Gemini was similar - but I got stuck in the loop considerably quicker.

Perplexity didn’t really work for me at all on that.

Claude - nailed it. It did take one cycle of iteration but it took a different approach to resolving the issue and it’s approach actually worked.

I think one of the keys is to remember that these AI’s aren’t really “reasoning” but are actually just super fancy search engines / pattern matching algos. So if what you’re looking for help with is something that’s common and well documented in the sources they were trained on - it will probably work fairly well. But if you’re looking for help on something that isn’t an existing pattern or just isn’t very common…it falls apart.

I’m in a mailing list focused on the RCA 1802 processor from the late 70’s since I’ve had a lot of fun building some retro computers around it. People on there have tried using various AI tools to help write code for the 1802 and while the AI’s are getting closer…they’re still WAY WAY off. Usually they wind up assuming it’s actually a 6502 which is a completely different architecture - but FAR more widely used.

Same with my issues - my problem with my gulpfile was a good one for AI since gulp is a fairly widely used task runner with lots of recent modern examples in the datasets the AI’s were trained on.

But - most of my code I look for help with is our own internal system that the AI’s haven’t trained on and may not follow the patterns that it expects. And that trips it up fast. If I take the code and refactor it into a pattern more similar to what the AI is more familar with then it can sometimes help. But that’s a lot of extra work. I’m curious to see how claude code may do - after @DougJoseph’s example I gave it a try last night and ran it one of my repos. I was fairly impressed with how well it did identifying what the repo was and how it was structured and functioned. (and pleased to see it declared my code to be "legitimate, well-structured and comprehensive :grin: )

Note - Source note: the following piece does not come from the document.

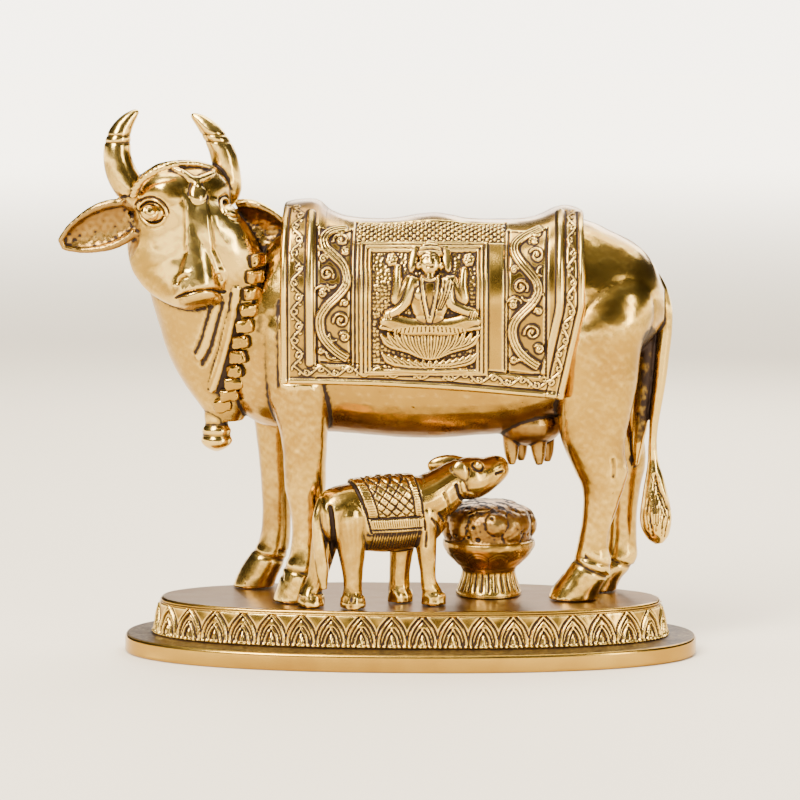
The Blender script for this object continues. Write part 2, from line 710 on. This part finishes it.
def bowl_skin():
    """The bowl's turned outline, with the heap of sweets broken into lumps."""
    bm = bmesh.new()
    turn = np.arange(BOWL_SIDES) * 2 * math.pi / BOWL_SIDES
    rings = []
    flute, flute_top = BOWL_FLUTES
    for radius, z in BOWL:
        heap = np.clip((z - HEAP_FROM) / 3, 0, 1)
        lumps = sum(high * np.sin(turn * count + z * twist) for high, count, twist in HEAP_LUMPS)
        r = radius + heap * lumps + flute * np.cos(turn * BOWL_SIDES / 2) * (z < flute_top)
        x = BOWL_AT[0] + r * np.cos(turn)
        y = BOWL_AT[1] + r * np.sin(turn)
        rings.append(np.stack([x, y, np.full(BOWL_SIDES, z)], 1))
    loft(bm, rings)
    return bm


def finish(bm, name, material):
    """Turn a skin in millimetres into a named object in metres."""
    bmesh.ops.remove_doubles(bm, verts=bm.verts, dist=1e-4)
    bmesh.ops.recalc_face_normals(bm, faces=bm.faces)
    bmesh.ops.scale(bm, vec=(MM, MM, MM), verts=bm.verts)
    mesh = bpy.data.meshes.new(name)
    bm.to_mesh(mesh)
    bm.free()
    made = bpy.data.objects.new(name, mesh)
    bpy.context.scene.collection.objects.link(made)
    mesh.materials.append(material)
    return made


def fuse(item, voxel, passes, triangles):
    """Melt the overlapping parts into one skin, smooth it and thin it out."""
    remesh = item.modifiers.new("fuse", "REMESH")
    remesh.mode = "VOXEL"
    remesh.voxel_size = voxel * MM
    smooth = item.modifiers.new("smooth", "SMOOTH")
    smooth.factor = 0.5
    smooth.iterations = passes
    graph = bpy.context.evaluated_depsgraph_get()
    dense = sum(len(p.vertices) - 2 for p in item.evaluated_get(graph).data.polygons)
    thin = item.modifiers.new("thin", "DECIMATE")
    thin.ratio = triangles / dense
    thin.use_collapse_triangulate = True
    return item


def main():
    """Build the four castings."""
    clear_scene()
    finish(plinth_skin(), "plinth", brass("plinth", (0.60, 0.42, 0.18), 0.36))
    cow = finish(cow_skin(), "cow", brass("cow", (0.72, 0.52, 0.24), 0.28))
    fuse(cow, COW_VOXEL, 4, COW_TRIANGLES)
    calf = finish(calf_skin(), "calf", brass("calf", (0.70, 0.50, 0.22), 0.30))
    fuse(calf, CALF_VOXEL, 3, CALF_TRIANGLES)
    finish(bowl_skin(), "offering_bowl", brass("offering_bowl", (0.55, 0.38, 0.16), 0.38))


main()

I’m going to give it a deeper try later today seeing if it can take one of my existing API endpoints and build a new one for something else based on it…if so that could be a good help where it eliminates tedious repetitive work. It definitely seemed like having the whole codebase accessible like that may give it a better chance than the web based systems which tend to work on a single file / excerpt.

1 Like

Also, when I was explaining scripts I had it to make for me to make work easier, I forgot to mention, that I had it write a script that pulls the entire set of schema files in from the database to a folder on the web server, just as a temporary thing for dev work. Anytime I ran that script I also copied them from remote to local. When the AI is coding queries for the database, it is invaluable for it to be able to scan through the schema files and get the right names.